In my previous role as a culture consultant I worked with many organizations who knew company culture change was necessary, but couldn’t identify where their problems were coming from or how to fix them. Through my own investigation, I would often discover leadership played a part in the culture issues by way of corporate inertia–a pervasive desire to maintain company status quo once a leader starts to feel too comfortable with their position in an organization.
When leaders are rising through the ranks or first starting their business, they’re more willing to take risks. The thought of gambling your reputation is more appealing when you have more to gain than to lose. Sure, a bad investment could cost you your job, but the payout from a calculated risk could mean a better market positioning, or a promotion to that big executive title.
The corporate inertia kicks in once leaders have ascended to their desired position. Leaders understandably close ranks to protect their achievements, and the methodology, team structures, and systems that got them there become calcified within the company. As a result, culture stagnates as new ideas are kicked to the curb for being too risky.
Corporate inertia doesn’t come from a place of maliciousness. More often than not, it comes from intelligent, well-intentioned leaders who love their teams, but have merely settled into well-practiced habits that keeps bosses and shareholders happy. And the longer those habits stick around, the harder they are to break.
The simple truth is that in order to make a difference, you have to do something different. If you’re an HR manager or another leader trying to get your leadership team onboard with culture change, here’s how to give that first push to overcome corporate inertia.
Be honest.
When the time comes to get leaders on board with company culture change, honesty is key. Speak the words that are hard to hear, and even harder to embrace. Tailor your message to be as forceful or as delicate as your audience requires, but as the old saying goes, fortune favors the brave. Above all else, make sure you’re always addressing the real issues you’ve identified. If you choose to string along leadership for months until they’re ready to hear what you have to say, company culture will go neglected for the duration and employees will be worse off for it.
Get the timing right.
There’s something to be said for good timing. Company culture change is not an easy conversation to have, particularly with a group that wields as much power and influence as corporate leaders. Ask yourself, “Does this need to be said by me right now?” If it’s on a Monday morning and the CEO is trying to organize her priorities for the week, perhaps not. Maybe a slow Friday afternoon works better. Use your best judgment about your company leaders’ schedules and attitudes to determine the right timing.
Be prepared with solutions.
If you can identify your problems, you can start to identify your solutions too. Offering criticism without constructive solutions will immediately sour the conversation. Culture change is a path forward beyond the dead end of corporate inertia. While your solutions won’t be fully formed in this first conversation, frame them positively and make it clear how leaders can participate in their development.

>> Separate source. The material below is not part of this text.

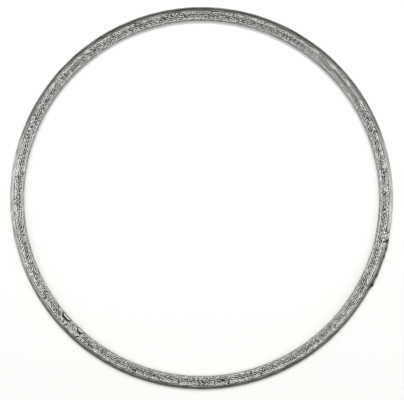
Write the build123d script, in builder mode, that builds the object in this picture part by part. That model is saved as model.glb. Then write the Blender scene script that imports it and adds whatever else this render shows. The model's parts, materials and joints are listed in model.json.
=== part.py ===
from build123d import *

import os
from math import cos, degrees, radians, sin

# Exhaust gasket: a pressed ring of knitted wire, gripped at its rim by a rolled steel strip with lapped ends.
# Millimetres. The ring lies flat: +Z is its axis, z = 0 is the face it rests on, and the origin is at the
# centre of that face. Angles run counter-clockwise from +X, seen from above.

# Ring
OUTER_DIAMETER = 210.0
RADIAL_WIDTH = 7.0
THICKNESS = 3.8

# Rim strip: a channel section, open towards the bore, with an oval nose that is rolled in small flats
STRIP_GAUGE = 0.5
LIP_REACH = 2.6
NOSE_DEPTH = 2.2
NOSE_FLATS = 6

# Lap: one end of the strip is cut down to its web and runs over the outside of the other end
LAP_TIP_ANGLE = 332.5
LAP_LENGTH = 26.0
LAP_CLEARANCE = 0.05
WEB_HALF_WRAP = 45.0
JOGGLE_LENGTH = 5.5
END_GAP = 0.4
TIP_LENGTH = 2.6
TIP_LIFT = 0.25
TIP_HALF_WRAP = 26.0
WELD_COUNT = 2
WELD_SIZE = 1.3

# Knitted wire, pressed: a flat stitched band above, a flat wall in the bore, and loops as ridges between
KNIT_CLEARANCE = 0.05
KNIT_CORNER = 0.55
RIDGE_HEIGHT = 0.22
LOWER_RIDGES = 2

# Stitches: chevron gaps part the loops of the band
STITCH_COUNT = 120
STITCH_GAP = 0.7
STITCH_SLANT = 1.5
STITCH_DEPTH = 0.27
STITCH_MARGIN = 0.12

outer_radius = OUTER_DIAMETER / 2
bore_radius = outer_radius - RADIAL_WIDTH
mid_height = THICKNESS / 2
nose_radius = outer_radius - NOSE_DEPTH
lip_radius = outer_radius - LIP_REACH


def round_angle(length):
    """The angle in degrees that a length takes along the rim."""
    return degrees(length / outer_radius)


def radial_plane(angle):
    """The half plane through the axis at an angle: its x is the radius and its y is the height."""
    outwards = (cos(radians(angle)), sin(radians(angle)), 0)
    across = (sin(radians(angle)), -cos(radians(angle)), 0)
    return Plane(origin=(0, 0, 0), x_dir=outwards, z_dir=across)


def nose_corners(growth, half_wrap=90, lift=0):
    """Corners of the nose's flats in section, lowest first, with its oval grown by an amount all round."""
    corners = []
    for number in range(NOSE_FLATS + 1):
        angle = radians(half_wrap * (2 * number / NOSE_FLATS - 1))
        radius = nose_radius + lift + (NOSE_DEPTH + growth) * cos(angle)
        corners.append((radius, mid_height + (mid_height + growth) * sin(angle)))
    return corners


def web_section(angle, growth, half_wrap=WEB_HALF_WRAP, lift=0):
    """The strip's web alone, wrapped round the nose, with its inside grown from the nose by an amount."""
    with BuildSketch(radial_plane(angle), mode=Mode.PRIVATE) as section:
        with BuildLine():
            near = Polyline(*nose_corners(growth, half_wrap, lift))
            far = Polyline(*nose_corners(growth + STRIP_GAUGE, half_wrap, lift))
            Line(near @ 0, far @ 0)
            Line(near @ 1, far @ 1)
        make_face()
    return section.sketch


# Rim strip, from its free tip over the lap and the joggle to the channel, which ends under the lap.
lift_end = LAP_TIP_ANGLE + round_angle(TIP_LENGTH)
joggle_start = LAP_TIP_ANGLE + round_angle(LAP_LENGTH)
channel_start = joggle_start + round_angle(JOGGLE_LENGTH)
channel_turn = 360 - round_angle(JOGGLE_LENGTH + END_GAP)

with BuildPart() as rim_strip:
    # Lap: the web follows the rim over the other end.
    revolve(web_section(lift_end, LAP_CLEARANCE), axis=Axis.Z, revolution_arc=joggle_start - lift_end)

    # Tip: the free end stands a little off the rim, with its corners snipped.
    tip_section = web_section(LAP_TIP_ANGLE, LAP_CLEARANCE, TIP_HALF_WRAP, TIP_LIFT)
    loft([tip_section, web_section(lift_end, LAP_CLEARANCE)], ruled=True)

    # Joggle: where the lips are cut away, the web steps outwards by its own gauge.
    loft([web_section(joggle_start, LAP_CLEARANCE), web_section(channel_start, -STRIP_GAUGE)], ruled=True)

    # Spot welds: each joins the lap to the end under it, and reaches half the gauge into both.
    for number in range(WELD_COUNT):
        share = (number + 1) / (WELD_COUNT + 1)
        weld_angle = lift_end + share * (joggle_start - lift_end)
        with BuildSketch(radial_plane(weld_angle)):
            with Locations((outer_radius + LAP_CLEARANCE / 2, mid_height)):
                Rectangle(STRIP_GAUGE + LAP_CLEARANCE, WELD_SIZE)
        revolve(axis=Axis.Z, revolution_arc=round_angle(WELD_SIZE))

    # Channel: an oval nose, and two lips that lie flat on the knitted ring.
    with BuildSketch(radial_plane(channel_start)):
        with BuildLine():
            outer_nose = Polyline(*nose_corners(0))
            inner_nose = Polyline(*nose_corners(-STRIP_GAUGE))
            lower_lip = Line(outer_nose @ 0, (lip_radius, 0))
            upper_lip = Line(outer_nose @ 1, (lip_radius, THICKNESS))
            lower_edge = Line(lower_lip @ 1, (lip_radius, STRIP_GAUGE))
            upper_edge = Line(upper_lip @ 1, (lip_radius, THICKNESS - STRIP_GAUGE))
            Line(lower_edge @ 1, inner_nose @ 0)
            Line(upper_edge @ 1, inner_nose @ 1)
        make_face()
    revolve(axis=Axis.Z, revolution_arc=channel_turn)

rim_strip.part.label = "rim_strip"

# Knitted ring: a bead with ridged faces, and a tongue that fills the strip's channel.
knit_edge = lip_radius - KNIT_CLEARANCE
tongue_inset = STRIP_GAUGE + KNIT_CLEARANCE
corner_radius = bore_radius + RIDGE_HEIGHT + KNIT_CORNER
corner_height = RIDGE_HEIGHT + KNIT_CORNER
crest_reach = corner_height * sin(radians(45))
band_edge = corner_radius + RIDGE_HEIGHT

# From the lower face up into the bore: a valley, a ridge round the corner, a valley and the edge of the wall.
lower_corner = [
    (corner_radius, RIDGE_HEIGHT),
    (corner_radius - crest_reach, corner_height - crest_reach),
    (bore_radius + RIDGE_HEIGHT, corner_height),
    (bore_radius, corner_height + RIDGE_HEIGHT),
]
upper_corner = [(radius, THICKNESS - height) for radius, height in lower_corner]

lower_ridges = []
ridge_width = (knit_edge - corner_radius) / LOWER_RIDGES
for ridge in range(LOWER_RIDGES):
    start = corner_radius + ridge * ridge_width
    lower_ridges += [(start + ridge_width / 2, 0), (start + ridge_width, RIDGE_HEIGHT)]

bead = [(knit_edge, THICKNESS), (band_edge, THICKNESS), *upper_corner, *reversed(lower_corner), *lower_ridges]
tongue = [(knit_edge, tongue_inset), *nose_corners(-tongue_inset), (knit_edge, THICKNESS - tongue_inset)]

with BuildPart() as knitted_ring:
    with BuildSketch(Plane.XZ):
        with BuildLine():
            Polyline(*bead, *tongue, close=True)
        make_face()
    revolve(axis=Axis.Z)

    # Stitch gaps: each chevron lies across the band and points round the ring.
    inner_end = band_edge + STITCH_MARGIN
    outer_end = knit_edge - STITCH_MARGIN
    point = (inner_end + outer_end) / 2
    chevron = [
        (inner_end, STITCH_SLANT),
        (point, 0),
        (outer_end, STITCH_SLANT),
        (outer_end, STITCH_SLANT + STITCH_GAP),
        (point, STITCH_GAP),
        (inner_end, STITCH_SLANT + STITCH_GAP),
    ]
    with BuildSketch(Plane.XY.offset(THICKNESS)):
        with PolarLocations(0, STITCH_COUNT):
            Polygon(*chevron, align=None)
    extrude(amount=-STITCH_DEPTH, clean=False, mode=Mode.SUBTRACT)

knitted_ring.part.label = "knitted_ring"

os.makedirs("parts", exist_ok=True)
export_step(rim_strip.part, "parts/rim_strip.step")
export_step(knitted_ring.part, "parts/knitted_ring.step")
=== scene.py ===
import json
from math import atan2, cos, degrees, pi, radians, sin
import random

import bpy
import numpy as np
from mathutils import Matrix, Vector


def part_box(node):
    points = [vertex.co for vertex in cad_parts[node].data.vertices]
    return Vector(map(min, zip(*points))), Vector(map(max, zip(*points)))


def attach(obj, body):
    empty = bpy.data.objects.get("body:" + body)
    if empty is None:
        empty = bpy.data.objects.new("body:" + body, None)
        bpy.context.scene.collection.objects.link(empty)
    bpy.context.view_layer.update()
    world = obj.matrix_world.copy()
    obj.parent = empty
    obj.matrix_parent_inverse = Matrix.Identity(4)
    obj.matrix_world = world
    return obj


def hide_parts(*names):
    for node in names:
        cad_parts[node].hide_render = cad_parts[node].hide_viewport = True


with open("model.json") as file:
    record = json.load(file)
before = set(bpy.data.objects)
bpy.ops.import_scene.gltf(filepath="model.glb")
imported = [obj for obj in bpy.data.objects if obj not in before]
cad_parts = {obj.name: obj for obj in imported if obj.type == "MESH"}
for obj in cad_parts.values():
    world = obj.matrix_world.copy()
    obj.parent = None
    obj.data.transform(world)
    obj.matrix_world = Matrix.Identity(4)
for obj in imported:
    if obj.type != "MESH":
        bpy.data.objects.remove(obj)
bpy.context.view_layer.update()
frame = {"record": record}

bpy.ops.object.select_all(action="DESELECT")


# Knitted wire, outer and inner loops. Stainless wire is knitted as a sleeve, folded flat and pressed in a
# die. Its columns of loops run round the ring, and each course crosses the section from lip to lip. The die
# leaves flats on the crests that catch the light. The wire in the hollows is painted dark with shade.
MM = 0.001
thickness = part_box("rim_strip")[1].z
outer_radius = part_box("rim_strip")[1].x
bore_radius = next(m["dims"]["r_mm"] for m in frame["record"]["mounts"] if m["name"] == "gas_bore") * MM
lip_reach = 2.6 * MM
lip_radius = outer_radius - lip_reach
corner_reach = 0.77 * MM
corner_radius = bore_radius + corner_reach
skin_length = 2 * (lip_radius - corner_radius) + pi * corner_reach + thickness - 2 * corner_reach
wire_radius = 0.19 * MM
outer_courses = 280
inner_courses = 292
outer_inset = 0.1 * MM
inner_inset = 0.55 * MM
columns = 7
points_per_loop = 14

# A course starts to dive just before a lip's edge, and runs on under the lip for the length of its tuck, but
# no further than the room there.
dive = 0.45 * MM
tuck = 0.7 * MM
tuck_drop = 1.0 * MM
room_past_lip = 1.1 * MM

# In the strip's joggle the lips are cut away, and a longer tuck fills the gap up to the web. Angles are in
# degrees. A course beside the gap swings into it, and its wire keeps a margin from the lips' ends.
lap_tip = 332.5
lap_length = 26 * MM
joggle_length = 5.5 * MM
end_gap = 0.4 * MM
joggle_start = lap_tip + degrees(lap_length / outer_radius)
gap_start = joggle_start - degrees(end_gap / outer_radius)
gap_end = joggle_start + degrees(joggle_length / outer_radius)
gap_tuck = 2.0 * MM
gap_drop = 0.42 * MM
gap_margin = 0.1
gap_swing = 0.9
web_room = 0.9 * MM

# How the loops lie and differ. Slip, reach and wander are shares of the pitch between courses, and the bulge
# is a share of a column's width. Near the lips the wire is crushed wider.
slip_spread = 0.17
usual_reach = 0.78
reach_spread = 0.12
lift_spread = 0.09 * MM
loop_bulge = 0.13
wander = 0.25
wander_rate = 1.9
weave = 0.13 * MM
crushed_wider = 0.6
crushed_from = 1.5 * MM
crushed_fully = 0.5 * MM

# At the lower left two strands of wire have parted from the bore's wall, and the wall behind them is drawn
# in. The pull is full along a strand, and fades towards its ends.
sprung_places = (
    {"angle": 221.3, "length": 7.2 * MM, "wires": 3},
    {"angle": 227.5, "length": 4.8 * MM, "wires": 2},
)
pull = 1.7 * MM
pull_reach = 2.8 * MM
pull_fade = 0.4


def ease(share):
    """A share from 0 to 1 that leaves and arrives gently."""
    return share * share * (3 - 2 * share)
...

Allow time for processing.
No one wants to hear they have problems, let alone that they’re contributing to those problems. You can’t solve company culture in just one conversation. Depending on the personalities that make up your leadership team, you’ll need to build in time for them to process the information. Allow for a break, but resume talks soon. The longer you draw out your preliminary conversation, the more appealing corporate inertia is likely to look.
In many ways, breaching that first discussion with leaders is the most difficult part of the process. The path ahead is by no means an easy one. Internalizing the new behaviors, attitudes, and norms that make up your new culture will take time. But these are all made easier through clear, consistent, and constructive communication. By making company culture change an ongoing conversation, leaders will learn to resist the pernicious comforts of corporate inertia.